As the shock of the wreck wears off, our thoughts drift back to myriad fun moments from the first six weeks of the trip: fish we caught, playing the ukulele, bannock pizza, caribou antlers lying in lichen, fairy houses built by little fingers, the muskox herd, running naked on the beach, and picking an endless crop of ground-hugging blueberries.

By mid-afternoon we are feeling much better, and a short portage has us warm and dry. We consider setting up camp at the end of the portage; we have had more than enough adventure for the day. But a chill goes through me when I see a brown lump on the far side of the next lake. It is too far to tell what it is, even with the binoculars, so we reluctantly load the canoes so we can put some distance between us and what could be a grizzly bear.

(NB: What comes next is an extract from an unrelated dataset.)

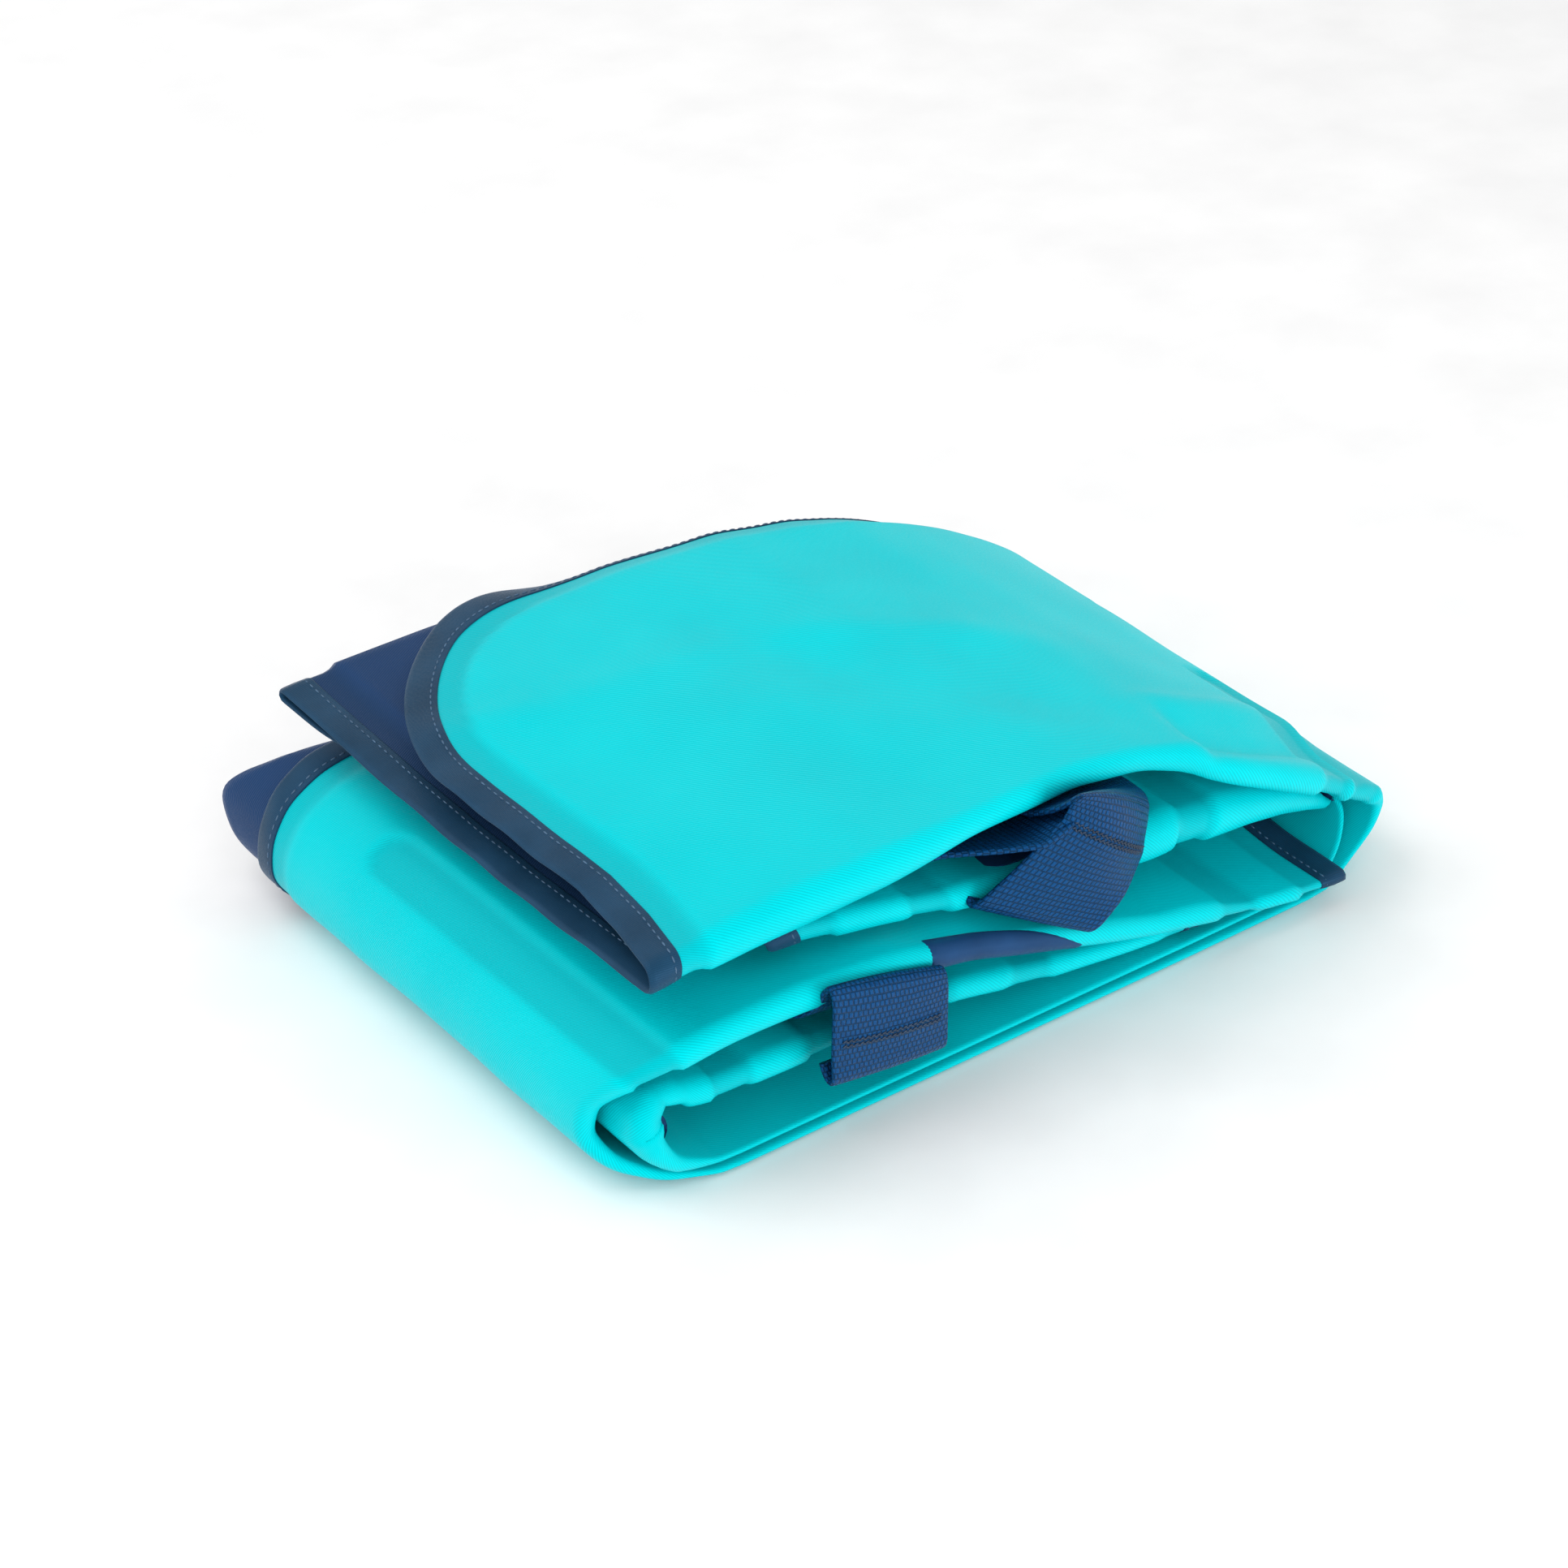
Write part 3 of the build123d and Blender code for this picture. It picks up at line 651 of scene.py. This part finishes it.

As we paddle silently across the lake nervousness is replaced by the excited realization that the bear is actually a muskox. Near shore, we watch the lone bull slowly rise from his day bed in the shrubs and plod to the top of the esker. We revel is this rare moment, taking photos and hearing his snorts and the click of his hooves on the gravel. Our group of six sits in awe of this rare northern creature and minutes feel like hours. We are spellbound until he ambles out of sight.

We chatter about our good fortune, the intimacy of the experience, and about the unknowns around each corner in this tundra wilderness. We are struck by how a day can start so terribly and end so memorably.